Everything from the first line down to the line containing "# wall is known" should be reproduced exactly; please include nothing else.
::::
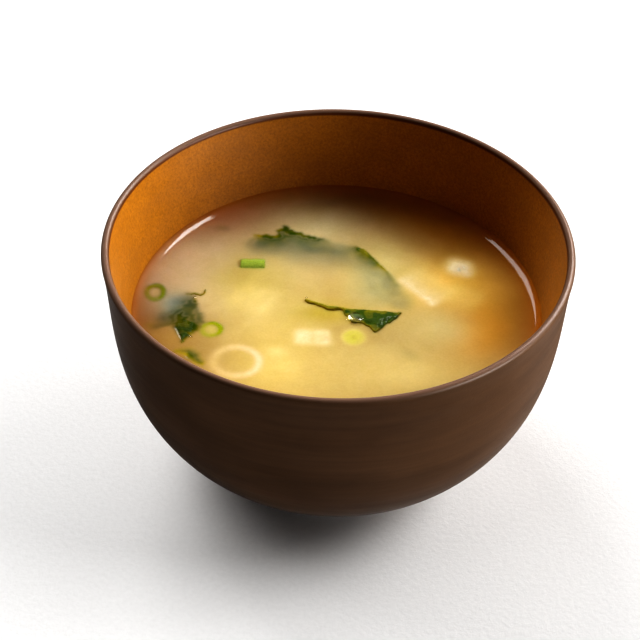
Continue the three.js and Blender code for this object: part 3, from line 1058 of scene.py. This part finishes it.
PIECE_CLIMB = 0.13
CLIMB_REACH = 0.5
BREAKS_SURFACE = 0.05
breaking = layers[0][0] < BREAKS_SURFACE
climb = blurred(breaking.astype(float), CLIMB_REACH)
from_centre = np.linalg.norm(surface, axis=1)
from_wall = contact_r - from_centre
heights = LEVEL + MENISCUS_CLIMB * np.exp(-from_wall / MENISCUS_FALLOFF)
heights += PIECE_CLIMB * on_grid(climb, surface)

# %% [markdown]
# Near the wall the broth is shallow, and the amber lacquer warms it. The depth of broth over the
# wall is known from the wall's curve, so the warmth fades out with that depth.

# %% Warmth near the wall
WALL_WARMTH = np.array(colour(152, 85, 18))
WARM_FADE = 3.3
WARM_FADE_CLEAR = 2.4
CLEAR_SIDE = (0.8, 0.6)
toward_clear = np.clip(surface @ CLEAR_SIDE / np.maximum(from_centre, 1), 0, 1)
warm = np.exp(-from_wall / (WARM_FADE + WARM_FADE_CLEAR * toward_clear))[:, None]
surface_colour = on_grid(seen_grid, surface)
surface_colour += (WALL_WARMTH - surface_colour) * warm


# %% Faces of the honeycomb
def first_of_ring(k):
    """The number of the first point of ring k."""
    return 1 + 3 * k * (k - 1) if k else 0


def honeycomb(rings):
    """Triangles between rings of points, where ring number k has six times k points."""
    faces = []
    for k in range(1, rings):
        outer, inner = first_of_ring(k), first_of_ring(k - 1)
        around, inside = 6 * k, max(6 * (k - 1), 1)
        for side in range(6):
            for i in range(k):
                a, b = (side * k + i) % around, (side * k + i + 1) % around
                c = (side * (k - 1) + i) % inside
                faces.append((outer + a, outer + b, inner + c))
                if i < k - 1:
                    d = (side * (k - 1) + i + 1) % inside
                    faces.append((outer + b, inner + d, inner + c))
    return faces


broth_faces = honeycomb(len(ring_radii))
edge_count = 6 * (len(ring_radii) - 1)
edge_start = len(surface) - edge_count

# %% [markdown]
# The skin below the surface runs down inside the wall, a hair clear of the lacquer, and closes at
# the middle of the floor.

# %% The skin below
UNDER_STEPS = 18
GAP = 0.3


def skin_below():
    """Rings of points that follow the wall down from the edge of the surface to the floor."""
    shares = np.linspace(0, 1, WALL_STEPS + 1)
    start = float(np.interp(-contact_z, -wall[:, 1], shares))
    rings = []
    for t in np.linspace(start, 1, UNDER_STEPS + 2)[1:-1]:
        here = np.array([np.interp(t, shares, wall[:, 0]), np.interp(t, shares, wall[:, 1])])
        ahead = np.array([np.interp(t + 0.01, shares, wall[:, 0]), np.interp(t + 0.01, shares, wall[:, 1])])
        along = (ahead - here) / np.linalg.norm(ahead - here)
        rings.append(here + GAP * np.array([along[1], -along[0]]))
    return rings


turns = np.arange(edge_count) * 2 * math.pi / edge_count
below = [
    np.stack([r * np.cos(turns), r * np.sin(turns), np.full(edge_count, z)], axis=1) for r, z in skin_below()
]
top = np.column_stack([surface, heights])
broth_points = np.vstack([top, *below, [(0, 0, FLOOR + GAP)]])
starts = [edge_start] + [len(top) + k * edge_count for k in range(UNDER_STEPS)]
for high, low in zip(starts, starts[1:]):
    for i in range(edge_count):
        j = (i + 1) % edge_count
        broth_faces.append((high + j, high + i, low + i, low + j))
for i in range(edge_count):
    broth_faces.append((starts[-1] + (i + 1) % edge_count, starts[-1] + i, len(broth_points) - 1))

# %% [markdown]
# ## The finish of the broth
#
# Miso soup is opaque, golden and wet. Its shader is a smooth surface with the index of water over
# a body that scatters light, so the shadow of the rim has a soft, warm border. The colour that
# each point carries is broken up by noise at two sizes: clouds of miso several millimetres
# across, and single specks.

# %% Broth finish
LIGHT_INTO_BROTH = 5


def broth_finish():
    """Wet and cloudy, in the colours that the surface carries."""
    finish, tree, shader = new_finish(
        "broth",
        Roughness=0.05,
        IOR=1.34,
        Subsurface_Weight=0.35,
        Subsurface_Radius=(1.0, 0.7, 0.3),
        Subsurface_Scale=LIGHT_INTO_BROTH * MM,
    )
    seen = add_attribute(tree, "seen", "Color")
    clouds = add_noise(tree, 9, detail=4, roughness=0.55, distortion=0.4)
    specks = add_noise(tree, 0.5, detail=2, roughness=0.7)
    drifts = add_ramp(tree, clouds, [(0.3, (0.9, 0.88, 0.8)), (0.7, (1, 1, 1))])
    cloudy = add_mix(tree, 1.0, seen, drifts, "MULTIPLY")
    specked = add_ramp(tree, specks, [(0.3, (0.93, 0.92, 0.88)), (0.7, (1, 1, 1))])
    tree.links.new(add_mix(tree, 1.0, cloudy, specked, "MULTIPLY"), shader.inputs["Base Color"])
    return finish


broth_matter = broth_finish()
broth = add_piece("broth_cloudy", broth_points, broth_faces, broth_matter, "broth", ["broth"])
below_count = len(broth_points) - len(top)
carry_paint(broth.data, np.vstack([surface_colour, np.tile(BROTH, (below_count, 1))]), "seen")

# %% [markdown]
# ## Bubbles
#
# One large bubble rests on the flap of seaweed, a little above the broth, and a few tiny ones sit
# by the leaves. A bubble is a thin dome of water: clear, with one bright spot of each lamp. A thin
# closed shell with a transmissive shader does that.

# %% Bubbles
def bubble_form(x, y, lift, radius, height, around=40, rows=10, film=0.07):
    """A thin closed dome on the surface of the broth."""
    tilt = np.linspace(0, math.pi / 2, rows)
    outer = np.stack([radius * np.cos(tilt), height * np.sin(tilt)], axis=1)
    inner = np.stack([(radius - film) * np.cos(tilt), (height - film) * np.sin(tilt)], axis=1)
    section = np.vstack([inner[::-1], outer]) + (0, LEVEL - 0.05)
    section[[0, -1], 0] = 0
    points, faces = turned(section, around)
    return points + (x, y, lift), faces


def water_finish():
    """Clear water, a little rippled."""
    finish, tree, shader = new_finish(
        "broth_film", Roughness=0.02, IOR=1.33, Transmission_Weight=1.0, Base_Color=(1, 0.97, 0.85, 1)
    )
    ripple = add_noise(tree, 1.2, detail=1)
    add_bump(tree, shader, ripple, 0.02)
    return finish


BUBBLES = [
    (4.75, -2.9, 0.4, 2.1, 0.55),
    (34, 36, 0, 0.45, 0.35),
    (-36.2, 3.7, 0, 0.5, 0.4),
    (-36.2, -11.6, 0, 0.55, 0.45),
    (-7.8, 4.8, 0, 0.35, 0.3),
]
water = water_finish()
for number, bubble in enumerate(BUBBLES, start=1):
    add_piece(f"bubble_{number}", *bubble_form(*bubble), water, "broth")

# %% [markdown]
# ## Floor and light
#
# The bowl stands on a pale board with a fine plaster grain, under soft studio light. The light
# comes from behind: it throws the shadow towards the front, leaves the near wall of the bowl dark
# and lights the inner wall on the left. In a studio, flags and screens keep a lamp off one thing
# and on another. Blender has light linking for that, and what takes a flag there is a list of
# names here: some boxes light only the floor, some light all but the floor, and one adds light to the
# food. Diffuse light and mirror images can be parted too. The windows give no diffuse light. Two
# of them show only in the broth and its bubbles, most of all where the broth rises at the wall, one
# gives the wet leaves their glints, and two draw the pale line along the lip and the sheen of the
# outer wall. The floor is left out of mirror images, so that it doesn't grey the dark lacquer. The
# world adds an even weak light, and only looks white where the camera sees it directly.

# %% Floor
def plaster_finish():
    """A pale board with a fine grain."""
    finish, tree, shader = new_finish("plaster", Roughness=0.75, IOR=1.4)
    grain = add_noise(tree, 1.3, detail=6, roughness=0.65)
    paint = add_ramp(tree, grain, [(0.3, colour(238, 237, 236)), (0.7, colour(244, 243, 242))])
    tree.links.new(paint, shader.inputs["Base Color"])
    add_bump(tree, shader, grain, 0.1)
    return finish


FLOOR_REACH = 3000
FLOOR_Z = -0.02
corners = [(-1, -1), (1, -1), (1, 1), (-1, 1)]
floor_points = [(x * FLOOR_REACH * MM, y * FLOOR_REACH * MM, FLOOR_Z * MM) for x, y in corners]
floor_mesh = bpy.data.meshes.new("floor")
floor_mesh.from_pydata(floor_points, [], [(0, 1, 2, 3)])
floor_mesh.materials.append(plaster_finish())
floor = bpy.data.objects.new("floor", floor_mesh)
bpy.context.scene.collection.objects.link(floor)
floor.visible_glossy = False


# %% Lights
def kept_to(name, things, state):
    """A collection that keeps a light to those things, or keeps it off them."""
    chosen = bpy.data.collections.new(name)
    for thing in things:
        chosen.objects.link(thing)
    for entry in chosen.collection_objects:
        entry.light_linking.link_state = state
    return chosen


on_floor = kept_to("lit_floor", [floor], "INCLUDE")
off_floor = kept_to("lit_bowl", [floor], "EXCLUDE")


def add_light(name, kept, azimuth, elevation, power, wide=1.0, tall=1.0, distance=2.0, mirrored=True):
    """A soft box that faces the bowl, from azimuth degrees round from the right."""
    lamp = bpy.data.lights.new(name, "AREA")
    lamp.shape = "RECTANGLE"
    lamp.size = wide
    lamp.size_y = tall
    lamp.energy = power
    light = bpy.data.objects.new(name, lamp)
    round_, up = math.radians(azimuth), math.radians(elevation)
    direction = Vector((math.cos(round_) * math.cos(up), math.sin(round_) * math.cos(up), math.sin(up)))
    light.location = Vector((0, 0, LEVEL * MM)) + direction * distance
    light.rotation_euler = direction.to_track_quat("Z", "Y").to_euler()
    light.light_linking.receiver_collection = kept
    light.visible_glossy = mirrored
    bpy.context.scene.collection.objects.link(light)
    return light


FLOOR_LIGHTS = {
    "floor_back_right": (60, 10, 19.8),
    "floor_back": (90, 10, 12.8),
    "floor_front_left": (238, 12, 3),
    "floor_right": (30, 25, 13.2),
    "floor_side": (0, 42, 19.4),
    "floor_left": (120, 42, 15.6),
    "floor_back_left": (150, 42, 10.4),
    "floor_high": (200, 62, 4.4),
}
for name, (azimuth, elevation, power) in FLOOR_LIGHTS.items():
    add_light(name, on_floor, azimuth, elevation, power)
BOWL_LIGHTS = {
    "side_low": (-6, 15, 35),
    "key_low": (30, 15, 29),
    "key": (30, 32, 17),
    "back": (120, 32, 37),
    "front": (300, 32, 4),
}
for name, (azimuth, elevation, power) in BOWL_LIGHTS.items():
    add_light(name, off_floor, azimuth, elevation, power, mirrored=False)

food = [piece for piece in pieces if piece is not bowl]
on_food = kept_to("lit_food", food, "INCLUDE")
add_light("soup_back", on_food, 120, 45, 15, mirrored=False)
shiny = [piece for piece in pieces if piece.name.startswith(("broth", "bubble"))]
on_shiny = kept_to("lit_shiny", shiny, "INCLUDE")
leaves = [piece for piece in pieces if piece.name.startswith("wakame")]
on_leaves = kept_to("lit_leaves", leaves, "INCLUDE")
on_bowl = kept_to("lit_wall", [bowl], "INCLUDE")

# %% [markdown]
# Each window is given by what shows it, where it stands, its width and height in metres, and its
# power.

# %% Windows
WINDOWS = {
    "window_right": (on_shiny, 44, 55, 1.05, 0.4, 20),
    "window_left": (on_shiny, 123, 44, 0.85, 0.75, 12),
    "glint": (on_leaves, 70, 50, 0.3, 0.3, 5),
    "sheen_lip": (on_bowl, 48, 37, 1.4, 0.8, 52),
    "sheen_right": (on_bowl, -25, 10, 1.0, 1.0, 120),
}
for name, (kept, azimuth, elevation, wide, tall, power) in WINDOWS.items():
    window = add_light(name, kept, azimuth, elevation, power, wide, tall)
    window.visible_diffuse = False


# %% World
def studio_world(strength):
    """A white world that lights the bowl only weakly."""
    world = bpy.data.worlds.new("studio")
    world.use_nodes = True
    tree = world.node_tree
    lighting = tree.nodes["Background"]
    lighting.inputs["Color"].default_value = (1, 1, 1, 1)
    lighting.inputs["Strength"].default_value = strength
    seen = tree.nodes.new("ShaderNodeBackground")
    seen.inputs["Color"].default_value = (1, 1, 1, 1)
    path = tree.nodes.new("ShaderNodeLightPath")
    either = tree.nodes.new("ShaderNodeMixShader")
    tree.links.new(path.outputs["Is Camera Ray"], either.inputs["Fac"])
    tree.links.new(lighting.outputs["Background"], either.inputs[1])
    tree.links.new(seen.outputs["Background"], either.inputs[2])
    tree.links.new(either.outputs["Shader"], tree.nodes["World Output"].inputs["Surface"])
    bpy.context.scene.world = world


WORLD_STRENGTH = 0.02
studio_world(WORLD_STRENGTH)
bpy.context.scene.view_settings.view_transform = "Standard"
bpy.context.scene.view_settings.look = "High Contrast"

# %% [markdown]
# ## Camera
#
# A long lens, a little over 100 mm, stands a little less than half a metre away and looks down at
# forty degrees, as somebody does who is about to eat.

# %% Camera
LENS = 101.25
CAMERA_PLACE = (0, -0.347824, 0.338790)
RIGHT = (0.99964064, 0.02330795, 0.01324092)
UP = (-0.02521306, 0.64976122, 0.75972012)
AHEAD = (-0.00910409, 0.75978095, -0.65011539)

lens = bpy.data.cameras.new("camera")
lens.lens = LENS
camera = bpy.data.objects.new("camera", lens)
camera.location = CAMERA_PLACE
backward = -Vector(AHEAD)
axes = Matrix((RIGHT, UP, backward)).transposed()
camera.rotation_euler = axes.to_euler()
bpy.context.scene.collection.objects.link(camera)
bpy.context.scene.camera = camera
::::
■ **Task response**
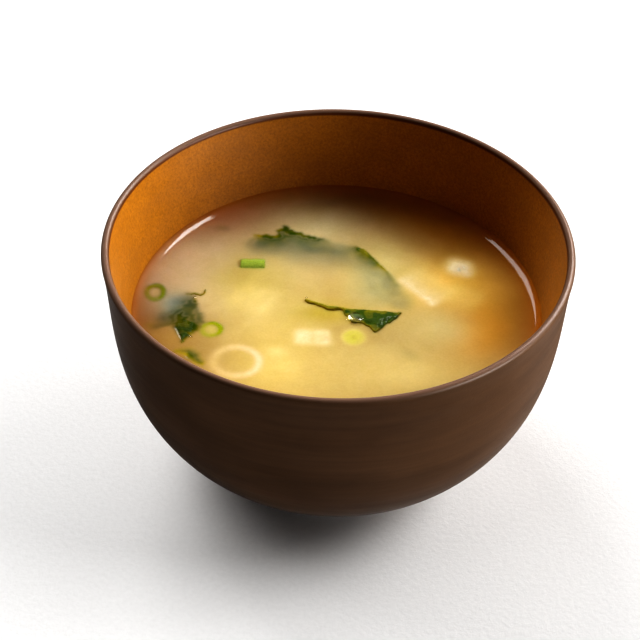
Continue the three.js and Blender code for this object: part 3, from line 1058 of scene.py. This part finishes it.
PIECE_CLIMB = 0.13
CLIMB_REACH = 0.5
BREAKS_SURFACE = 0.05
breaking = layers[0][0] < BREAKS_SURFACE
climb = blurred(breaking.astype(float), CLIMB_REACH)
from_centre = np.linalg.norm(surface, axis=1)
from_wall = contact_r - from_centre
heights = LEVEL + MENISCUS_CLIMB * np.exp(-from_wall / MENISCUS_FALLOFF)
heights += PIECE_CLIMB * on_grid(climb, surface)

# %% [markdown]
# Near the wall the broth is shallow, and the amber lacquer warms it. The depth of broth over the
# wall is known from the wall's curve, so the warmth fades out with that depth.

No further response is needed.